Biodiversity is severely declining in intensively managed agriculture worldwide. In response, land-management strategies for biodiversity conservation on farmland are in debate, namely ecological intensification and land sparing vs. land sharing. In parallel, there is a recent food vs. energy debate stimulated by an increasing competition for land resources. Despite clear overlaps between these two debates, they were rarely connected in previous research. This paper aims to stimulate a discussion by providing a contextual link between biodiversity conservation strategies and options for future energy crop deployment. Therefore, nine conceptual land-use scenarios are developed, and then, the potential biodiversity implications are discussed based on the findings from past and ongoing research. These scenarios include the integration and segregation of both food and energy crops on lands with a range of productivity and suitability for agricultural production. We assume that the clear segregation between food crops on productive land and energy crops on marginal land is less likely to be a solution of mitigating the problems related to the biodiversity decline, especially in the European agricultural landscape context. In contrast, the integration of food and energy crop production systems at the farm to landscape scale has greater potential for ecological intensification, although conflicts with traditional nature conservation targets may arise.
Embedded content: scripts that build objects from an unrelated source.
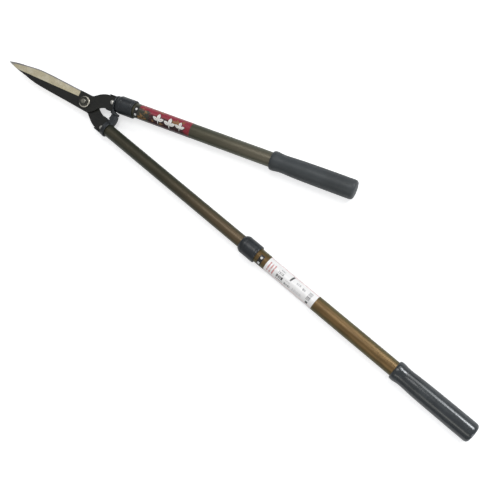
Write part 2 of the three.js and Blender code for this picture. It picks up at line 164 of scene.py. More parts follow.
def fillet(corners, steps):
    """rounds a closed outline of (station, radius, fillet radius) corners with arcs"""
    out = []
    for i, (x, y, size) in enumerate(corners):
        corner = np.array((x, y), float)
        before = np.array(corners[i - 1][:2], float) - corner
        after = np.array(corners[(i + 1) % len(corners)][:2], float) - corner
        len_before, len_after = np.linalg.norm(before), np.linalg.norm(after)
        before /= len_before
        after /= len_after
        half = math.acos(float(before @ after)) / 2
        setback = min(size / math.tan(half), len_before * 0.48, len_after * 0.48)
        radius = setback * math.tan(half)
        bisector = (before + after) / np.linalg.norm(before + after)
        centre = corner + bisector * radius / math.sin(half)
        start = math.atan2(*(corner + before * setback - centre)[::-1])
        end = math.atan2(*(corner + after * setback - centre)[::-1])
        sweep = (end - start + math.pi) % (2 * math.pi) - math.pi
        for k in range(steps + 1):
            angle = start + sweep * k / steps
            out.append((centre[0] + radius * math.cos(angle),
                        centre[1] + radius * math.sin(angle)))
    return out


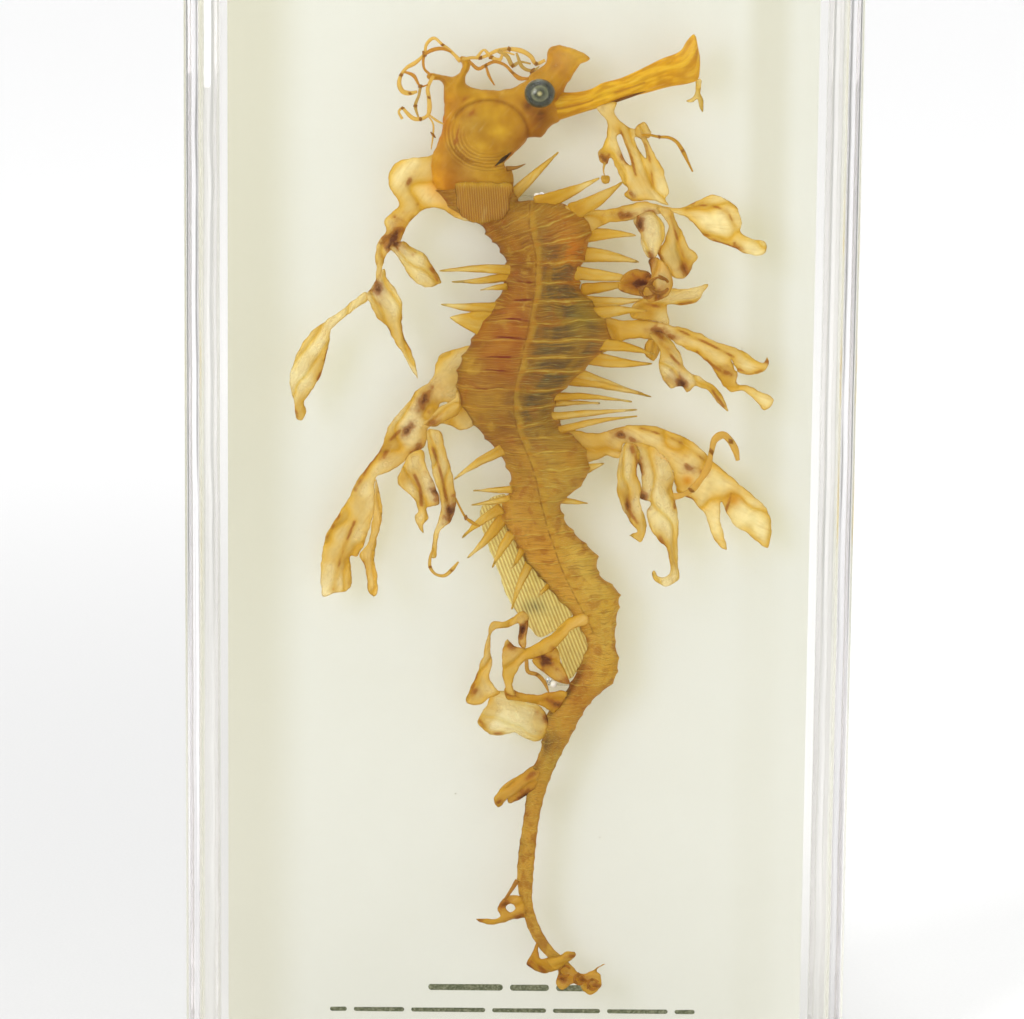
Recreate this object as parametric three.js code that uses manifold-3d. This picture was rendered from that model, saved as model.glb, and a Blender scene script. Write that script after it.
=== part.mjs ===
// A rectangular museum jar of preserving fluid, with a leafy seadragon sewn to an opal back plate.
// Millimetres, +Z up. The origin is the middle of the jar's underside, and the front of the jar faces -Y.
import * as THREE from "three";
import { mergeVertices } from "three/addons/utils/BufferGeometryUtils.js";
import Module from "manifold-3d";

const wasm = await Module();
wasm.setup();

// Jar: one piece of moulded glass, open at the top
const JAR_WIDTH = 184;
const JAR_DEPTH = 80;
const JAR_HEIGHT = 374;
const WALL = 6;
const FLOOR = 10;
const OUTER_CORNER = 10;
const INNER_CORNER = 5;
const ARC_STEPS = 4;

// Lid, its seal and the stopper of its filling hole
const LID_OVERHANG = 1;
const LID_THICKNESS = 6;
const LID_ARRIS = 0.5;
const HOLE_RADIUS = 5;
const SEAL_THICKNESS = 1.25;
const SEAL_INSET = 0.5;
const STEM_RADIUS = 4.7;
const STEM_LENGTH = 7;
const HEAD_RADIUS = 8;
const HEAD_THICKNESS = 3;
const HEAD_ARRIS = 0.75;

// Back plate and the rods that hold it off the rear wall
const PLATE_WIDTH = 166;
const PLATE_THICKNESS = 3;
const PLATE_HEIGHT = 345;
const PLATE_FRONT = 27;
const ROD_WIDTH = 4;
const ROD_DEPTH = 3.75;
const ROD_OFFSET = 76;

// Fluid: the level stands a little above the top of the plate
const FLUID_LEVEL = 362;
const FILM = 0.25;
const CLEARANCE = 0.3;

// Stitches: each goes through two holes in the plate and through the animal
const THREAD_RADIUS = 0.3;
const BEND_SWELL = 1.1;
const THREAD_HOLE_RADIUS = 0.8;
const STITCH_FRONT = 18;
const KNOT_RADIUS = 1;
const KNOT_DEPTH = 1.9;
const BEAD_RADIUS = 1;
const BEAD_BORE_RADIUS = 0.6;
const BEAD_LENGTH = 1.6;
const BEAD_END_SHARE = 0.75;
const STITCHES = {
  upper: { outside: 5.5, inside: -8, height: 273.5 },
  lower: { outside: 9, inside: 21, height: 134.5 },
};

// Specimen: the depth of its middle plane, and the thickness of its parts
const SPECIMEN_DEPTH = 16;
const BODY_FLATNESS = 0.62;
const BODY_HALF_LIMIT = 9.5;
const HEAD_HALF = 6;
const SNOUT_HALF = 3;
const FROND_HALF = 0.7;
const FIN_HALF = 0.5;
const SPINE_RADIUS = 1;
const SPINE_DEPTH = 14;

// The trunk and tail, from the nape down: left edge x, z and right edge x, z of each cross-section
const BODY_SECTIONS = [
  [-24, 275, -3, 277.5],
  [-11.5, 265.5, 2, 272.5],
  [-6.5, 259.5, 19, 266.5],
  [-4, 253.5, 17, 253.5],
  [-7, 243.5, 20, 244],
  [-13.5, 233, 25, 233.5],
  [-17.5, 223, 15.5, 223],
  [-14.5, 212, 9.5, 213],
  [-7.5, 203, 17, 204],
  [-2.5, 193, 17.5, 193],
  [-4.5, 184, 12.5, 184],
  [2.5, 170, 22, 172],
  [15.5, 155, 28.5, 158],
  [20, 146.5, 27.5, 146.5],
  [15.5, 135.5, 27, 135.5],
  [9, 127, 19, 127.5],
  [6.5, 115, 13, 115],
  [2.5, 98, 7, 98],
  [0.5, 80, 5, 80],
  [2, 70, 5, 70.5],
  [6, 59, 9.5, 60],
  [19, 46.5, 20, 49],
];
const BODY_SIDES = 8;

const HEAD_OUTLINE = [
  [-25, 276], [-25.5, 284], [-22.5, 292.5], [-22, 303], [-26.5, 306], [-20, 306.5], [-17, 312], [-15, 309],
  [-16, 304.5], [-9.5, 303], [-0.5, 305], [6, 311], [9, 315.5], [18.5, 312], [13.5, 307], [12, 303],
  [12, 295.5], [5, 290], [0, 287.5], [-5, 282.5], [-2.5, 276.5], [-3, 271], [-9, 267], [-20, 270],
];
const SNOUT_OUTLINE = [
  [8, 302.5], [18.5, 303.5], [27, 306.5], [44, 314.5], [47, 319], [48.5, 318], [49, 306], [41, 304.5],
  [28.5, 301], [9, 294.5],
];
const DORSAL_FIN_OUTLINE = [
  [-5, 189], [-11, 184.5], [-8.5, 174], [-3, 159.5], [3, 151], [7, 148], [15.5, 155], [22, 160], [8, 182],
];

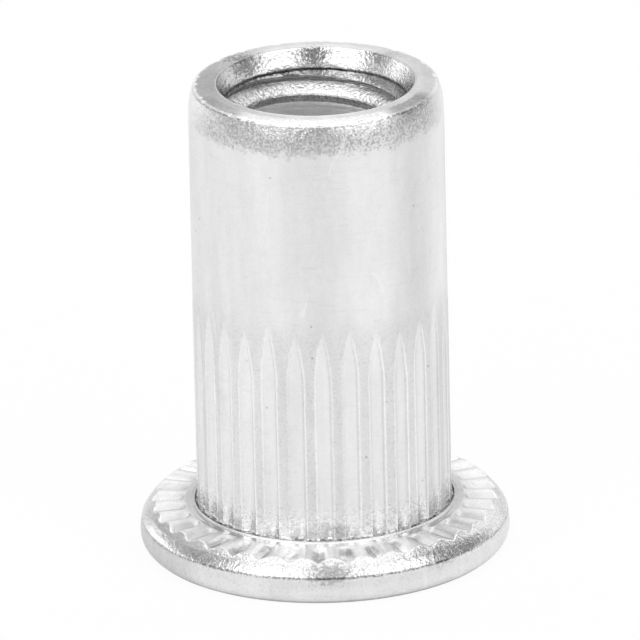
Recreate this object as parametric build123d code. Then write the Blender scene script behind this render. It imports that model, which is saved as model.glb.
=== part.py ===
from build123d import *
import math
import os

# Open-end rivet nut with a flat head, M8, cold formed in one piece.
# Sizes are in millimetres. The nut stands on its head: the head's outer face lies on the XY plane,
# the body rises along +Z, and the threaded end is the upper one.

# Thread: M8 coarse, in the upper part of the body
thread_diameter = 8.0
thread_pitch = 1.25
thread_length = 9.0  # from the open end down to the grip bore
thread_height_factor = 0.54127  # radial height of an ISO internal thread over its pitch

# Lead-in at the open end, opened out past the thread's roots
lead_in_flare = 0.31
lead_in_depth = 0.9
lead_in_clearance = 0.02

# Body: its 11 mm diameter is that of the hole it is set in
thread_wall = 1.5  # metal outside the thread's major diameter
overall_length = 21.1
end_shoulder_width = 0.35
end_shoulder_height = 1.3

# Grip bore: its thin wall folds into the blind-side bulge when the nut is set
grip_wall = 1.05
grip_mouth_chamfer = 0.3

# Head: upset, with a rim that is rounded above and below and then slopes to the two faces
head_overhang = 2.5
head_thickness = 2.0
rim_turn = 50.0  # degrees that each round turns through before its slope
rim_round_below = 0.7
rim_drop_below = 0.15
rim_round_above = 0.8
rim_drop_above = 0.35
foot_bevel = 0.2  # between the body and the seat face

# Ribs: shallow grooves pressed into the body leave them standing, and end in lancet points
groove_count = 29
groove_width = 0.65
groove_depth = 0.12
ribbed_length = 9.5  # from the seat face to the lancet points
lancet_length = 1.7
lancet_tip_length = 0.5  # the last stretch, where a groove fades out to nothing
groove_foot_gap = 0.1  # from the foot bevel to the grooves' lower ends

# Serrations: radial V notches pressed into the seat face
notch_count = 36
notch_depth = 0.2  # where a notch runs out on the rim's slope
notch_land = 0.12  # flat left between two notches, at the same place
seat_ring_width = 0.15  # plain ring between the foot bevel and the notches

# What follows from the sizes above
thread_radius = thread_diameter / 2
minor_radius = thread_radius - thread_height_factor * thread_pitch
body_radius = thread_radius + thread_wall
grip_radius = body_radius - grip_wall
head_radius = body_radius + head_overhang
lead_in_radius = thread_radius + lead_in_flare
lead_in_foot_radius = thread_radius + lead_in_clearance
lead_in_foot_z = overall_length - lead_in_depth
grip_top_z = overall_length - thread_length
foot_radius = body_radius + foot_bevel
foot_z = head_thickness + foot_bevel
slope_per_drop = math.tan(math.radians(rim_turn))
seat_edge_radius = (
    head_radius
    - rim_round_above * (1 - math.cos(math.radians(rim_turn)))
    - rim_drop_above * slope_per_drop
)


def rim_outline():
    """Edges of the half section from the head's outer face, round the rim, to the seat face."""
    rise = math.sin(math.radians(rim_turn))
    inset = 1 - math.cos(math.radians(rim_turn))
    lower_r = head_radius - rim_round_below * inset
    upper_r = head_radius - rim_round_above * inset
    lower_z = rim_drop_below + rim_round_below * rise
    upper_z = head_thickness - rim_drop_above - rim_round_above * rise
    lower_centre = (head_radius - rim_round_below, lower_z)
    upper_centre = (head_radius - rim_round_above, upper_z)
    return [
        Line((lower_r - rim_drop_below * slope_per_drop, 0), (lower_r, rim_drop_below)),
        CenterArc(lower_centre, rim_round_below, -rim_turn, rim_turn),
        Line((head_radius, lower_z), (head_radius, upper_z)),
        CenterArc(upper_centre, rim_round_above, 0, rim_turn),
        Line((upper_r, head_thickness - rim_drop_above), (seat_edge_radius, head_thickness)),
    ]


def body_outline():
    """Edges of the half section from the seat face up the body and over its end face."""
    shoulder_z = overall_length - end_shoulder_height
    end_radius = body_radius - end_shoulder_width
    return [
        Line((seat_edge_radius, head_thickness), (foot_radius, head_thickness)),
        Line((foot_radius, head_thickness), (body_radius, foot_z)),
        Line((body_radius, foot_z), (body_radius, shoulder_z)),
        TangentArc((body_radius, shoulder_z), (end_radius, overall_length), tangent=(0, 1)),
        Line((end_radius, overall_length), (lead_in_radius, overall_length)),
    ]


def bore_outline(face_edge):
    """Edges of the half section down the bore and out across the head's face to its edge."""
    thread_top_z = lead_in_foot_z - (lead_in_foot_radius - minor_radius)
    step_foot_z = grip_top_z - (grip_radius - minor_radius)
    corners = [
        (lead_in_radius, overall_length),
        (lead_in_foot_radius, lead_in_foot_z),
        (minor_radius, thread_top_z),
        (minor_radius, grip_top_z),
        (grip_radius, step_foot_z),
        (grip_radius, grip_mouth_chamfer),
        (grip_radius + grip_mouth_chamfer, 0),
        face_edge,
    ]
    return [Line(start, end) for start, end in zip(corners, corners[1:])]


def turned_blank():
    """Head, body and bore as one solid of revolution, before anything is pressed into it."""
    rim = rim_outline()
    outline = Curve() + rim + body_outline() + bore_outline(rim[0] @ 0)
    return revolve(Plane.XZ * make_face(outline), Axis.Z, 360)


def groove_cutter():
    """Round bar that presses one groove at +X, with a nose that runs out to a lancet point."""
    bar_radius = (groove_width**2 / 4 + groove_depth**2) / (2 * groove_depth)
    axis_radius = body_radius - groove_depth + bar_radius
    end_radius = bar_radius - 1.02 * groove_depth  # a hair short of the body's surface
    bottom = foot_z + groove_foot_gap
    tip = head_thickness + ribbed_length
    # The nose's straight taper meets the fading tip arc in line with it
    taper_length = lancet_length - lancet_tip_length
    tip_share = lancet_tip_length / (2 * taper_length + lancet_tip_length)
    tip_start = (end_radius + tip_share * (bar_radius - end_radius), tip - lancet_tip_length)
    outline = Curve() + [
        Line((0, bottom), (bar_radius, bottom)),
        Line((bar_radius, bottom), (bar_radius, tip - lancet_length)),
        Line((bar_radius, tip - lancet_length), tip_start),
        TangentArc((end_radius, tip), tip_start, tangent=(0, -1)),
        Line((end_radius, tip), (0, tip)),
        Line((0, tip), (0, bottom)),
    ]
    bar = revolve(Plane.XZ * make_face(outline), Axis.Z, 360)
    return Pos(axis_radius, 0, 0) * bar


def notch_section(radius):
    """Corners of a notch's V across the seat face at a radius; its lines all aim at the axis."""
    run_out_radius = seat_edge_radius + notch_depth * slope_per_drop
    share = radius / run_out_radius
    depth = share * notch_depth
    half_width = share * (run_out_radius * math.tan(math.pi / notch_count) - notch_land / 2)
    # The V carries on to twice its height, clear of the seat face
    return [
        Vector(radius, 0, head_thickness - depth),
        Vector(radius, 2 * half_width, head_thickness + depth),
        Vector(radius, -2 * half_width, head_thickness + depth),
    ]


def notch_cutter():
    """Wedge that presses one radial notch at +X, from the plain ring out past the rim."""
    inner = notch_section(foot_radius + seat_ring_width)
    outer = notch_section(1.1 * head_radius)
    outlines = [inner, outer]
    for corner in range(3):
        following = (corner + 1) % 3
        outlines.append([inner[corner], inner[following], outer[following], outer[corner]])
    return Solid(Shell([Face(Wire.make_polygon(outline)) for outline in outlines]))


def pressed_nut():
    """The turned blank with its grooves and its notches, one of each facing -Y."""
    nut = turned_blank()
    nut -= PolarLocations(0, groove_count, start_angle=-90) * groove_cutter()
    nut -= PolarLocations(0, notch_count, start_angle=-90) * notch_cutter()
    return nut


os.makedirs("parts", exist_ok=True)
export_step(pressed_nut(), "parts/rivet_nut.step")
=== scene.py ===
"""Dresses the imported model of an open-end flat-head rivet nut for M8, in metres.

The nut stands on its head: the head's outer face lies on the XY plane, the body rises along +Z
and the threaded end is the upper one. The front, where one groove and one notch face, is at -Y.
"""

import logging
import math
from abc import ABC, abstractmethod
from contextlib import contextmanager
from dataclasses import dataclass
from enum import Enum
from typing import Callable, Iterator, Sequence

import bmesh
import bpy
import numpy as np
from mathutils import Matrix, Vector, noise


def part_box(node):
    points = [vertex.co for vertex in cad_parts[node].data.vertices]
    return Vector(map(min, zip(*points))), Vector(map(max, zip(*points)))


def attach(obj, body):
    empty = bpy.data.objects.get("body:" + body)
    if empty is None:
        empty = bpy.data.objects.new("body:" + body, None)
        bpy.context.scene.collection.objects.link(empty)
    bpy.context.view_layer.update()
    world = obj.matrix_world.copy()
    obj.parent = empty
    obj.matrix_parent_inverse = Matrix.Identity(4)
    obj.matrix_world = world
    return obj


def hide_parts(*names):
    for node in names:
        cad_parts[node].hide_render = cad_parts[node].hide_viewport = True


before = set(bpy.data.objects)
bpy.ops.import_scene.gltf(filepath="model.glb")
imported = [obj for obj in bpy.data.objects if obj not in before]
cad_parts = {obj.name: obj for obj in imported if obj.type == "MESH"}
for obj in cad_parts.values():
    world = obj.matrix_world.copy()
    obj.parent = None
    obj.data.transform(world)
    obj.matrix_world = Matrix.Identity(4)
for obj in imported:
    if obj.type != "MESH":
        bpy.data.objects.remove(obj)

MM = 0.001
TURN = 2 * math.pi
FRONT = -math.pi / 2
MERGE = 0.002 * MM
SLIVER = 0.0005 * MM
AXIS = {"center": (0, 0, 0), "axis": (0, 0, 1)}
NODE = "rivet_nut"
BODY = "root"
Point = tuple[float, float]

logging.basicConfig(level=logging.INFO, format="%(message)s")
log = logging.getLogger("rivet_nut")


# ----------------------------------------------------------
# Bench: what is done by hand to every piece in work
# ----------------------------------------------------------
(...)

We conclude that broadening the perspectives of biodiversity conservation in agriculture is crucial, and the inclusion of energy crop production into the recent debates on biodiversity conservation strategies is helpful.

Highlights

  • A decrease in available arable land per capita due to a rapid population growth [1], a growing number of animals in agriculture that need to be fed and actions for climate change mitigation and adaptation [2, 3] are aggravating the competition for land resources

  • Past research on bioenergy expansion mainly focused on markets and feedstock distribution [9, 10] or bioenergy potentials and land availability on national and global scales (e.g. [11,12,13])

  • Studies looking into the impacts of bioenergy production on biodiversity and/or ecosystem services were mainly undertaken from national or global perspectives (e.g. [14, 15])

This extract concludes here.